Friday, April 10, 2009

The sanctions carousel

By Benedict Rogers   

In February, I wrote an article entitled Burma's policy debate: polarization and paralysis, in an attempt to try to move the debate about solutions for Burma’s crisis beyond the age-old arguments about sanctions versus engagement. Some people, such as Derek Tonkin, failed to seize the olive branch implicit in my arguments, and instead saw it as another opportunity to launch a flawed critique of sanctions. Others, however, responded with more mixed attitudes, and I was pleasantly surprised to read Morten Pedersen's piece in which it seems we are in more agreement than expected.

It was good to read that Morten Pedersen, a previous prominent and vociferous critic of sanctions, actually agrees that “further sanctions, strictly targeted and flexibly applied, may be appropriate”. He also concedes that “sanctions can be useful, to some extent, to keep change on the agenda both inside and outside Burma”. Even if he goes on to contradict himself later in the article, by rehashing the line that “sanctions may feel morally just” but are “neither effective nor even ethical,” that argument is countered powerfully earlier in the article. He accuses me of having “expropriated much of the traditional language of sanctions critics, who for years have been calling for better targeting of sanctions, greater diplomatic engagement and increased aid.” That last bit is certainly news to me – these have been the recommendations of the democracy movement for some years, expressed in the paper Pro-Aid, Pro-Sanctions, Pro-Engagement. I am pleased to know that Pedersen has at least had a change of heart and come on board with these ideas.
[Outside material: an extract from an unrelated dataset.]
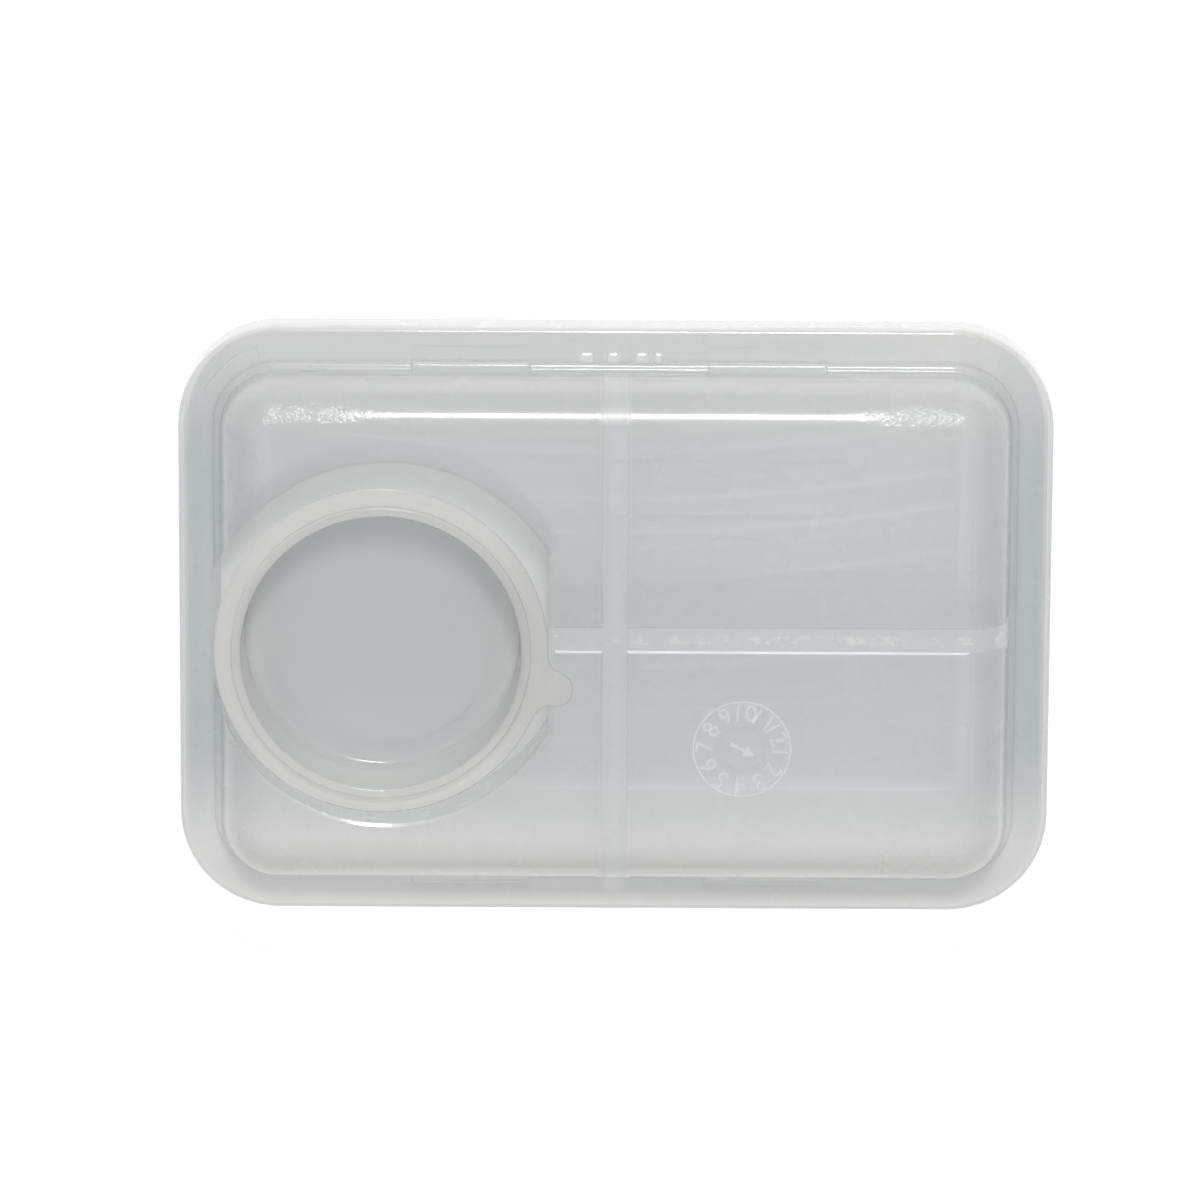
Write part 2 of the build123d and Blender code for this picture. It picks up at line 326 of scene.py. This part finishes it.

Where Pedersen and I certainly have some difference, however, is his suggestion that aid has been “subjugated” to the democracy agenda. I completely agree that aid should not be politicized. But we should ask ourselves the question, who is politicizing aid? Surely, it is the regime. Who imposed restrictions on international aid organizations? The regime. Who refused, then subsequently restricted and diverted, aid in the post-Cyclone Nargis crisis? The regime. Who has blocked aid to the victims of the Chin famine? The regime. Who is blocking aid to the internally displaced peoples in eastern Burma? The regime. If aid has been subjugated to anything, it is to the regime and the international community’s policies of appeasement, not the democracy movement.

Pedersen also critiques “the mere listing of human rights violations.” I agree with him that simply documenting violations is not enough. The problem, however, is that too many commentators, academics, diplomats, NGOs and UN officials fail even to list the human rights violations. There is an extraordinary tendency to ignore, or at best downplay, the scale of the situation. That needs to change. The international community needs to be confronted with the full picture of the regime’s savagery. Then, of course, it needs to act. At the moment, it is neither fully acknowledging the suffering nor taking steps to address it.

After the genocide in Rwanda, Kofi Annan boldly declared “Never Again.” While the term ‘genocide’ may be debatable, what is happening in Burma surely amounts to crimes against humanity. And if we do not say so, and act, it will be “never again,” all over again.

Benedict Rogers is a writer and human rights activist with Christian Solidarity Worldwide. He has made almost thirty visits to Burma and its borderlands, is the author of A Land Without Evil: Stopping the Genocide of Burma’s Karen People (Monarch, 2004), and is currently writing two new books on Burma.